Troubleshooting runny or gummy oats
Runny in the morning? You probably skipped the chia seeds or used quick oats. Stir in a teaspoon of chia and give it another 30 minutes in the fridge. Gummy or pasty? Too much chia or not enough liquid. Splash in more milk and stir vigorously. If your jar tastes flat, the fix is almost always a bigger pinch of salt and a half-teaspoon more vanilla.
Make It a Meal-Prep Routine
The real magic of this recipe shows up on Monday morning, when you're rummaging for caffeine and your breakfast is already done. Lining up four or five jars on Sunday turns this into the easy breakfast meal prep your week was missing, and unlike most make-ahead breakfast jars, these only get better in the fridge as the oats keep mellowing into the milk. It's the kind of meal prep breakfast that earns its space on the shelf.

I prep four jars at a time on Sunday night, alternating two flavors so I don't get bored mid-week. Keep your toppings separate in small containers or zip bags (granola, sliced almonds, coconut chips) and add them in the morning so they stay crunchy. Sturdy berries can go in the night before, but bananas are best sliced fresh on the day. The whole batch takes me about ten minutes and covers breakfast through Friday.
Three Easy Flavor Riffs to Stir In
Once you have the base down, the fun starts. The same jar that gave you classic vanilla yesterday can be peanut butter overnight oats today and chocolate-strawberry tomorrow. These are the three I rotate every single week.

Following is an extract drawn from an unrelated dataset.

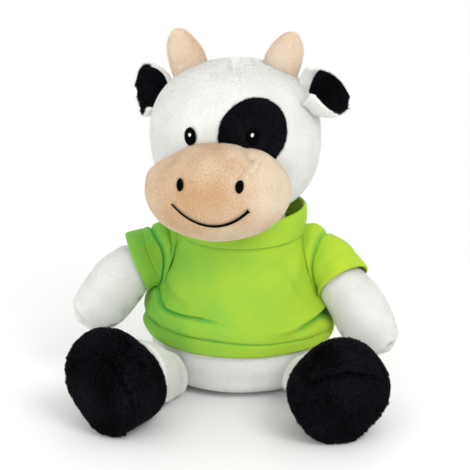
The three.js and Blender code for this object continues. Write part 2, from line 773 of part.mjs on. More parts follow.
for (const name of Object.keys(SIDES)) {
  const aheadOfAnkle = beyondFoot(name, SEAM_GAP);
  const aheadOfSeam = beyondFoot(name, SOLE_SEAM);
  const aheadOfSole = beyondFoot(name, SOLE_SEAM + SEAM_GAP);
  const whole = (grow, legSides, bootSides) => {
    const limb = legForm(name, grow, legSides).add(bootForm(name, grow, bootSides));
    return limb.subtract(hipKeepOut(name, -grow));
  };
  const limb = whole(0, 14, 16).subtract(underFloor).subtract(whole(-PLUSH, 10, 10));
  addPiece(cow, `leg_${name}_skin`, limb.subtract(beyondFoot(name, 0)), 'white');
  addPiece(cow, `boot_${name}`, limb.intersect(aheadOfAnkle).subtract(aheadOfSeam), 'black');
  addPiece(cow, `sole_${name}`, limb.intersect(aheadOfSole), 'black');
  addPiece(cow, `leg_${name}_stuffing`, whole(-PLUSH - SEAM_GAP, 10, 10), 'stuffing');
}

// Tail

function tubeAlong(points, radii, sides) {
  const path = new THREE.CatmullRomCurve3(points);
  const rings = radii.map((radius, k) => {
    const share = k / (radii.length - 1);
    return ringAcross(path.getPoint(share), path.getTangent(share), radius, sides);
  });
  return loft(rings);
}

const tailStrip = tubeAlong([TAIL_ROOT, TAIL_BEND, TAIL_END], Array(5).fill(TAIL_RADIUS), 8);
const aroundTorso = torsoForm(TAIL_CLEARANCE, -FLOOR_FLAT, neckTop, 22, 9);
addPiece(cow, 'tail_strip', tailStrip.subtract(aroundTorso), 'white');
const gapStart = TAIL_END.clone().lerp(TUFT_END, 0.12);
const tuftMiddle = TAIL_END.clone().lerp(TUFT_END, 0.5);
const tuftSwell = [0.5, 0.85, 1, 0.95, 0.7, 0.3].map((k) => k * TUFT_RADIUS);
addPiece(cow, 'tail_tuft', tubeAlong([gapStart, tuftMiddle, TUFT_END], tuftSwell, 10), 'black');

export default cow;
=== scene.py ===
import math

import bpy
import numpy as np
from mathutils import Euler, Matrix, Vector, kdtree


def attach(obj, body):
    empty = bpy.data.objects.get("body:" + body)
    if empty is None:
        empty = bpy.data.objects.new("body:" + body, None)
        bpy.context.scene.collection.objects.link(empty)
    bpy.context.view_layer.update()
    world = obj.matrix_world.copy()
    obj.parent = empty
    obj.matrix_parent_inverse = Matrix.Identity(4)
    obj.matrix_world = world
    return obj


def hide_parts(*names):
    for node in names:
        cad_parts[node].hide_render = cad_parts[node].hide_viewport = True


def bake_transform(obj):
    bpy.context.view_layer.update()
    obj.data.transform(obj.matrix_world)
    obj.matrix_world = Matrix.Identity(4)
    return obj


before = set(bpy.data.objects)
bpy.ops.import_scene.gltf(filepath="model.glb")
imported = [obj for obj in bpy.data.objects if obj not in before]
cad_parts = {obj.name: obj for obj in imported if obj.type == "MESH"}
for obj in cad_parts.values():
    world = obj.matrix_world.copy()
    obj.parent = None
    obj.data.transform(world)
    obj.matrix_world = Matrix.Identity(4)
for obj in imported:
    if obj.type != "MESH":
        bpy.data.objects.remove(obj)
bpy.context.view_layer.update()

MM = 0.001


# Camera, lights and floor
# The toy sits on a white sweep under soft lights, the larger one on its own left.
# The camera is a long lens a little to the toy's left and above, as in the photograph.

VIEW_AZIMUTH = math.radians(4)
VIEW_HEIGHT = math.radians(20)
VIEW_DISTANCE = 1200 * MM
VIEW_TARGET = Vector((-3.3 * MM, 0, 82.5 * MM))
LENS_MM = 162.7
SWEEP_HALF = 3.0
# The sweep shows its shadows as far as the first reach, and is plain white past the second
SHADOW_REACH, GLOW_REACH = 0.1, 0.24


def node(tree, kind, inputs=(), **settings):
    """A shader node with its settings. Each input is given a value or a socket to link."""
    made = tree.nodes.new(kind)
    for name, value in settings.items():
        setattr(made, name, value)
    for name, value in dict(inputs).items():
        if isinstance(value, bpy.types.NodeSocket):
            tree.links.new(value, made.inputs[name])
        else:
            made.inputs[name].default_value = value
    return made


def aim(thing, place, target):
    """Puts a lamp or the camera at a place, looking at the target."""
    thing.location = place
    thing.rotation_euler = (target - place).to_track_quat("-Z", "Y").to_euler()


camera_data = bpy.data.cameras.new("camera")
camera_data.lens = LENS_MM
camera_data.clip_start = 10 * MM
camera = bpy.data.objects.new("camera", camera_data)
bpy.context.scene.collection.objects.link(camera)
view_back = Vector((
    math.sin(VIEW_AZIMUTH) * math.cos(VIEW_HEIGHT),
    -math.cos(VIEW_AZIMUTH) * math.cos(VIEW_HEIGHT),
    math.sin(VIEW_HEIGHT),
))
aim(camera, VIEW_TARGET + view_back * VIEW_DISTANCE, VIEW_TARGET)
bpy.context.scene.camera = camera
bpy.context.scene.view_settings.view_transform = "Standard"

for name, place, width, watts in [
    ("key_light", (0.6, -0.75, 0.95), 0.6, 5.5),
    ("fill_light", (-0.6, -1.0, 0.25), 0.9, 4.0),
    ("back_light", (0.1, 0.9, 0.9), 0.8, 2.5),
]:
    lamp_data = bpy.data.lights.new(name, "AREA")
    lamp_data.size = width
    lamp_data.energy = watts
    lamp = bpy.data.objects.new(name, lamp_data)
    bpy.context.scene.collection.objects.link(lamp)
    aim(lamp, Vector(place), VIEW_TARGET)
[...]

For peanut butter overnight oats, stir a tablespoon of natural peanut butter into the base before chilling, then top with banana coins, a drizzle more peanut butter, and a tiny pinch of flaky salt. For a berry-forward jar, layer the base with a quarter cup of fresh or frozen mixed berries, then top with more in the morning along with a handful of granola. For chocolate-strawberry, whisk a teaspoon of unsweetened cocoa powder and an extra teaspoon of maple into the base, then top with sliced strawberries and a few mini chocolate chips. Apple cinnamon, banana bread, tiramisu, lemon-blueberry, the format takes whatever you throw at it.
How to Serve and Enjoy
The simplest way is to eat them cold, straight from the jar, with a long spoon and your morning coffee. They travel beautifully in a tote bag for the commute, and a sealed jar in an insulated lunch bag will hold for a couple of hours. If you prefer a warm breakfast on a chilly day, pop the open jar (no lid, no metal) in the microwave for 60 to 90 seconds, stir, and add toppings after.

For a fancier presentation, think weekend brunch, spoon the oats into a shallow bowl and arrange the toppings in concentric rings the way you would a smoothie bowl. They photograph beautifully and feel a little more special than eating out of a jar at your desk. Either way, this overnight oats recipe is built to slot into the way you actually eat in the morning, not the way Instagram says you should.

Once you've made this overnight oats recipe a few times, the ratio will become second nature. You'll start eyeballing the oats, dolloping the yogurt, and shaking in the chia seeds without looking. That's when breakfast stops being a thing you scramble for and starts being something already taken care of, in a quiet jar in the back of the fridge, waiting for you.
Expert Tips
- Always use old-fashioned rolled oats. Quick oats break down into baby-food mush, and steel-cut oats stay tough because they're meant to be cooked, not soaked.
- Give them at least 6 hours. The chia seeds need real time to plump up and thicken the milk into that pudding-like texture, and 8 hours is the true sweet spot.
- Don't skip the salt and vanilla. A pinch of fine salt and a half-teaspoon of vanilla extract are the difference between flat and crave-worthy, even in a sweet jar.
- Add crunchy toppings the morning you eat. Granola, nuts, and coconut chips all go soggy overnight, so keep them in a separate container and sprinkle on right before serving.
- Adjust texture in the morning. Too thick? Splash in an extra tablespoon of milk. Too thin? Stir in another teaspoon of chia seeds and chill 30 more minutes.
Variations & Substitutions
The base recipe is just the starting point. Once you've nailed the 1:1 ratio, you can take these jars in pretty much any direction. Stir flavor add-ins like cocoa, nut butter, or citrus zest into the base before chilling, and save fresh, crunchy toppings for the morning so the texture stays bright.
- Peanut butter banana: stir 1 tablespoon natural peanut butter into the base, top with banana coins and a drizzle more PB.
- Berry vanilla: layer 1/4 cup mixed berries into the base, top with extra berries and a handful of granola.
- Chocolate strawberry: whisk 1 teaspoon cocoa powder and an extra teaspoon of maple into the base, top with sliced strawberries and a few mini chocolate chips.
- Apple cinnamon: stir in 1/2 teaspoon cinnamon and 2 tablespoons grated apple, top with chopped pecans.
- Banana bread: mash in 1/2 ripe banana with 1/2 teaspoon cinnamon and 1 tablespoon chopped walnuts.
- Tropical: use coconut milk, stir in 1 tablespoon shredded coconut, top with mango and a little lime zest.
Storage & Leftovers
Sealed in a jar with the lid on tight, overnight oats keep beautifully in the refrigerator for up to 5 days. The texture continues to soften over time, so a jar made on Sunday will be slightly more pudding-like by Thursday, still excellent, just denser. Always store them cold and add fresh fruit or crunchy toppings the morning you plan to eat each one rather than at prep time, since pre-topped jars go soggy fast.
Freezing is not recommended. The yogurt and milk separate as they thaw, leaving you with grainy oats and watery liquid pooling at the bottom. If you want a longer shelf-life make-ahead, a baked oatmeal freezes much better. For travel, a screw-top mason jar tucked into an insulated lunch bag will hold safely for a couple of hours, no ice pack needed.